A couple of days ago, I blogged about Digger Dave’s memories of his late friend Malcolm Hardee, the late ‘godfather of alternative comedy’. He mentioned “the Great Christmas Can Can Tour of London’s East End pubs” by The Greatest Show on Legs, the act Malcolm performed in. This was only one of The Greatest Show on Legs’ pub-crawling performances.

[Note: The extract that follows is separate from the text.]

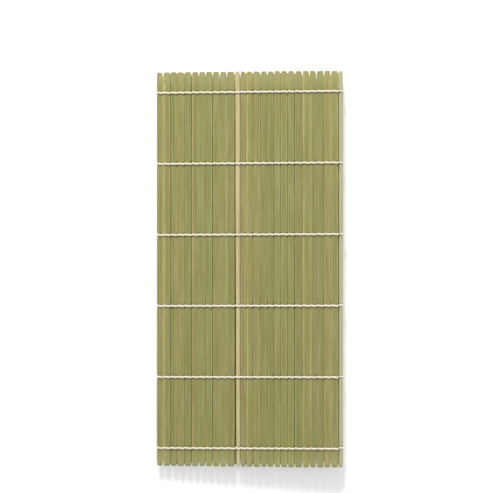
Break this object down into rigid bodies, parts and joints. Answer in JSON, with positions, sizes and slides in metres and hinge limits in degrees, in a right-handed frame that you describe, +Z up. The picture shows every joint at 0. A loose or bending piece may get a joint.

Malcolm wrote about them – and how he started his infamous comedy club The Tunnel Palladium – in his 1996 autobiography I Stole Freddie Mercury’s Birthday Cake…
Malcolm drowned in 2005.
Back in 1983, The Greatest Show on Legs got fed up with touring and we split up as a full-time act, though we’re still going. We’re a bit like the folk group Fairport Convention. We keep having reunions. But when we stopped being The Greatest Show on Legs full-time, I started The Tunnel Palladium, an early alternative comedy venue. It all started by accident.
Every year we did two Greatest Show on Legs Pub Crawls. We selected four or five local South East London pubs where we’d go and give a show for free. We did one Pub Crawl in the Winter, round Christmas; and one in the summer.
One of these pubs we picked was The Mitre in a very rough area of Greenwich, about 50 yards from the southern exit of the Blackwall Tunnel under the Thames. Our show there was on a Sunday night and we couldn’t give it for free because the landlord insisted it was part of his Licence that he had to charge something to get in. So I think he charged £2.
When we did our show, The Mitre was packed: about 300 people were in there watching us.
The Mitre was split into two bars. The Greatest Show on Legs performed in one bar and, in the other bar, there was a stag night for the local constabulary. It wasn’t just a stag night. They had strippers who performed full sex.
They were giving blowjobs and wiping the result on the beer mats and all that sort of stuff. I went into this other bar and was sitting next to a copper who thought I was part of the stag night crowd. In front of me was a stripper sucking this bloke’s knob and I said to this copper:
“What’s that all about?”
“Oh,” he said: “That’s alright. He’s getting married tomorrow”.
After that night, I spoke to this very woman we’d been watching. She said she recognised me because she used to go out with my mate Dexie Doug Davies and it came back to me in a flash. I remembered their relationship and I remembered Dexie Doug complaining that this woman Frances wouldn’t go the whole way but spent 90% of her waking hours giving him blow jobs. (I’ve heard other complaints about other relationships, but they were the exact opposite.)
So there was Frances all these years later putting her considerable skills to good use and presumably getting paid for it.
It was a very odd experience. Two different audiences. A lot of trendy Lefties watching The Greatest Show on Legs in one bar. And, in the other bar, a load of coppers being serviced by strippers.
The next Sunday, I went back and there was a Heavy Metal band on with about four people in the audience and they were just friends of the band. I said:
“Last week, when we were here, there were 300 people. What’s going on?”
So the person who was rock promoter there, Steve Black, suggested I run a Sunday comedy club at The Mitre.
I named it The Tunnel because it was next to the Blackwall Tunnel.
Strangely enough, the landlord had ‘tunnel vision’.
But that was just an odd coincidence.
Martin Potter, who had helped us on the pilot for OTT and the audition for Game For a Laugh became my partner for our Sunday Night at The Tunnel Palladium shows. We very quickly made some promotional flyers and the club was an instant success.